SUPPLIED DATA:
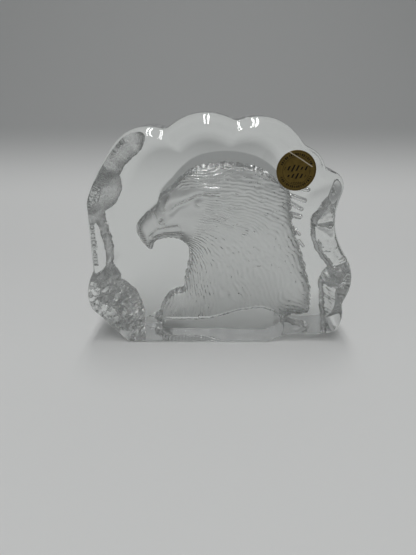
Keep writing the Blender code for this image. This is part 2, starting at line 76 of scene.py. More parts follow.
# The soft shoulder round the back edge, which fades out towards the foot
SHOULDER_WIDTH = 0.014
SHOULDER_FADE = 0.006
SHOULDER_SLOPE = 0.42
SHOULDER_LOW = 0.1
SHOULDER_RISE = 0.3
# The dark-tinted skins, painted shade: a flake's least depth that counts, how far the shaded line reaches
# down from the ridge, and the length of the clear gaps in the head's walls and the level of noise below
# which a wall is tinted dark
LEAST_FLAKE = 0.0004
RIDGE_SHADE_REACH = 0.0011
SPARKLE_LENGTH = 0.0018
SHADED_WALL_LEVEL = 0.45
# How many of a face's four corners make it frosted, chipped, ground or a head wall; the last three are
# tinted dark as painted shade
FINISH_CORNERS = (3, 3, 3, 2)
# Corners between the lobes, clockwise from the foot's left end: share of the width from the middle, share of
# the height, the bulge of the lobe that follows as a share of its chord, and the share of the largest radius
SCALLOPS = [
    (-0.356, 0.000, -0.01, 0.14), (-0.492, 0.164, 0.11, 0.18), (-0.470, 0.348, 0.00, 0.21),
    (-0.472, 0.644, 0.04, 0.24), (-0.362, 0.878, 0.17, 0.45), (-0.186, 0.936, 0.16, 1.00),
    (0.054, 0.970, 0.19, 1.00), (0.290, 0.874, 0.15, 0.70), (0.366, 0.782, 0.23, 0.52),
    (0.436, 0.698, -0.14, 0.39), (0.462, 0.428, 0.16, 0.27), (0.474, 0.190, 0.13, 0.21),
    (0.456, 0.048, 0.05, 0.17), (0.296, 0.042, -0.03, 0.15), (0.198, 0.000, 0.00, 0.14),
]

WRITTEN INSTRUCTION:
Return all of the data precisely as it appears.

EXERCISE ANSWER:
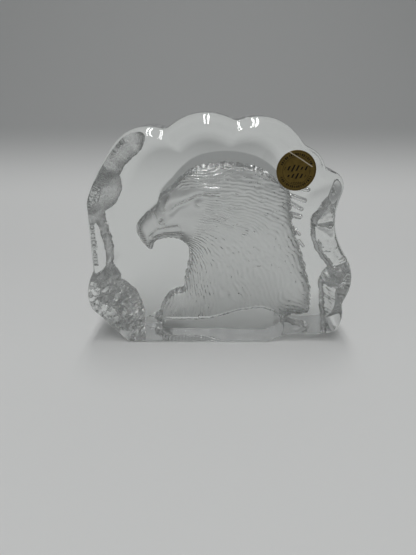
Keep writing the Blender code for this image. This is part 2, starting at line 76 of scene.py. More parts follow.
# The soft shoulder round the back edge, which fades out towards the foot
SHOULDER_WIDTH = 0.014
SHOULDER_FADE = 0.006
SHOULDER_SLOPE = 0.42
SHOULDER_LOW = 0.1
SHOULDER_RISE = 0.3
# The dark-tinted skins, painted shade: a flake's least depth that counts, how far the shaded line reaches
# down from the ridge, and the length of the clear gaps in the head's walls and the level of noise below
# which a wall is tinted dark
LEAST_FLAKE = 0.0004
RIDGE_SHADE_REACH = 0.0011
SPARKLE_LENGTH = 0.0018
SHADED_WALL_LEVEL = 0.45
# How many of a face's four corners make it frosted, chipped, ground or a head wall; the last three are
# tinted dark as painted shade
FINISH_CORNERS = (3, 3, 3, 2)
# Corners between the lobes, clockwise from the foot's left end: share of the width from the middle, share of
# the height, the bulge of the lobe that follows as a share of its chord, and the share of the largest radius
SCALLOPS = [
    (-0.356, 0.000, -0.01, 0.14), (-0.492, 0.164, 0.11, 0.18), (-0.470, 0.348, 0.00, 0.21),
    (-0.472, 0.644, 0.04, 0.24), (-0.362, 0.878, 0.17, 0.45), (-0.186, 0.936, 0.16, 1.00),
    (0.054, 0.970, 0.19, 1.00), (0.290, 0.874, 0.15, 0.70), (0.366, 0.782, 0.23, 0.52),
    (0.436, 0.698, -0.14, 0.39), (0.462, 0.428, 0.16, 0.27), (0.474, 0.190, 0.13, 0.21),
    (0.456, 0.048, 0.05, 0.17), (0.296, 0.042, -0.03, 0.15), (0.198, 0.000, 0.00, 0.14),
]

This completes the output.